Arlington rejects bid for downtown innovation center, pocket park

ARLINGTON – The City Council on Monday rejected a bid that was more than twice above estimates for a proposed downtown Innovation Center and pocket park.

The only bid the city received was for $583,750, which was $301,000 more than budgeted City Administrator Paul Ellis said.

A glut of construction activity has kept contractors up to their eyeballs in projects, so the city plans to advertise the contract again in January when the bidding climate should be more favorable, Ellis said.

The remodel of the city-owned “old Shell station” at 4th Street and Olympic Avenue is being funded through a $275,000 state Commerce Department grant, and an additional $45,000 grant was secured for pocket park development.

The center will house meeting space and educational resources to help entrepreneurs and start-up business users, while park amenities will include public restrooms, outdoor seating, bicycle parking and landscaping.

In other council action:

• Accepted right of way dedicated to the city along Smokey Point Boulevard and related to widening 31st Avenue NE for the 315-unit, three-story Villas at Arlington, an affordable rental housing project by the Stillaguamish Senior Center.

• Approved a development agreement with Baker-Mor, which is developing commercial, retail and senior apartments under a binding site plan at 172nd Street NE and 40th Avenue NE. The project will feature an extension of 40th through the 8-acre property to connect with a future 173rd Street that would alleviate some congestion on 172nd.
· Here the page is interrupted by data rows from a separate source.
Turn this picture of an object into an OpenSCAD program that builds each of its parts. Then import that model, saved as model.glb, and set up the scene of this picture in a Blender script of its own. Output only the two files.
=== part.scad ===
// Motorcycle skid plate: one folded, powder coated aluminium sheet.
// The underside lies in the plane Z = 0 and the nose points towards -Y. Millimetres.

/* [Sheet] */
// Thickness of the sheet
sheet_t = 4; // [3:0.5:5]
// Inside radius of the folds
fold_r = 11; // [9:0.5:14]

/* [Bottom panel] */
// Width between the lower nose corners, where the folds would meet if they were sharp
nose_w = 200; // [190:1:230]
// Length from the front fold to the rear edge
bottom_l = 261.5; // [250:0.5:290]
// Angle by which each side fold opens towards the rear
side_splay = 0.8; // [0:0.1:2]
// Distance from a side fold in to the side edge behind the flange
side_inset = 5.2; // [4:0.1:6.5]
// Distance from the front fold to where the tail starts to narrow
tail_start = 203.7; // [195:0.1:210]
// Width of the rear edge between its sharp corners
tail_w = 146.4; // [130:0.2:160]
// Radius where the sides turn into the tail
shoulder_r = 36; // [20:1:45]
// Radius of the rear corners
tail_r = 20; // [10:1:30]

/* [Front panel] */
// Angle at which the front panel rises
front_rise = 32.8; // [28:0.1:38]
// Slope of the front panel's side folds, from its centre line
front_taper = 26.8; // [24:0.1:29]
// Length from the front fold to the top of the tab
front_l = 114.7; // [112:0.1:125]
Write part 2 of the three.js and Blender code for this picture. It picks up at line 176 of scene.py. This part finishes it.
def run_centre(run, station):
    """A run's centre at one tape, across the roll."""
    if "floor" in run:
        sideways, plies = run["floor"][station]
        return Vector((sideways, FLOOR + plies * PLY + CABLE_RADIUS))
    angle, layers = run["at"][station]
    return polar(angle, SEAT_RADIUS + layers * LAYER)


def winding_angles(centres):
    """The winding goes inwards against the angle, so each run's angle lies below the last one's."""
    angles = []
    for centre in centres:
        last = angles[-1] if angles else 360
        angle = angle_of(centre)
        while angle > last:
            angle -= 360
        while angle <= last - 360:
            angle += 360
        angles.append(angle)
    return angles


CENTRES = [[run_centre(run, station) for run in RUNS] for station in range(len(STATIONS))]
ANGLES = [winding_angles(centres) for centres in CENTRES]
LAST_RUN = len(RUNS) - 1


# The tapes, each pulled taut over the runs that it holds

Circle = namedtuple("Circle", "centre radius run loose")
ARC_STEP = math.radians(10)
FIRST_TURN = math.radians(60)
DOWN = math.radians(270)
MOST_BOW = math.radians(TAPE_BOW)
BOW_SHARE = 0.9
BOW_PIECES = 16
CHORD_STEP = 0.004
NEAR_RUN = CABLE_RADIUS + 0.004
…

The agreement in part will enable project traffic mitigation fees to be used to build the extension.

• Ended an agreement with Marysville for storm water billing, in effect since 2006. There are as many as 1,000 Arlington residents who get surface water services from Arlington and get other utility services from Marysville. Now there will no longer be a separate bill for those customers, which saves Arlington as much as $12,000 a year in billing and collection costs.

• Read a proclamation declaring September as Childhood Cancer Awareness Month. Mayor Barb Tolbert welcomed Layla Beckstrand and her family of Marysville, who were present, and Ayden Rapelyea and Maddie White of Arlington as among the hundreds of children being treated for cancer in Washington state, and encouraged residents to support children battling cancer, and become more informed about the impacts it has on children and their families.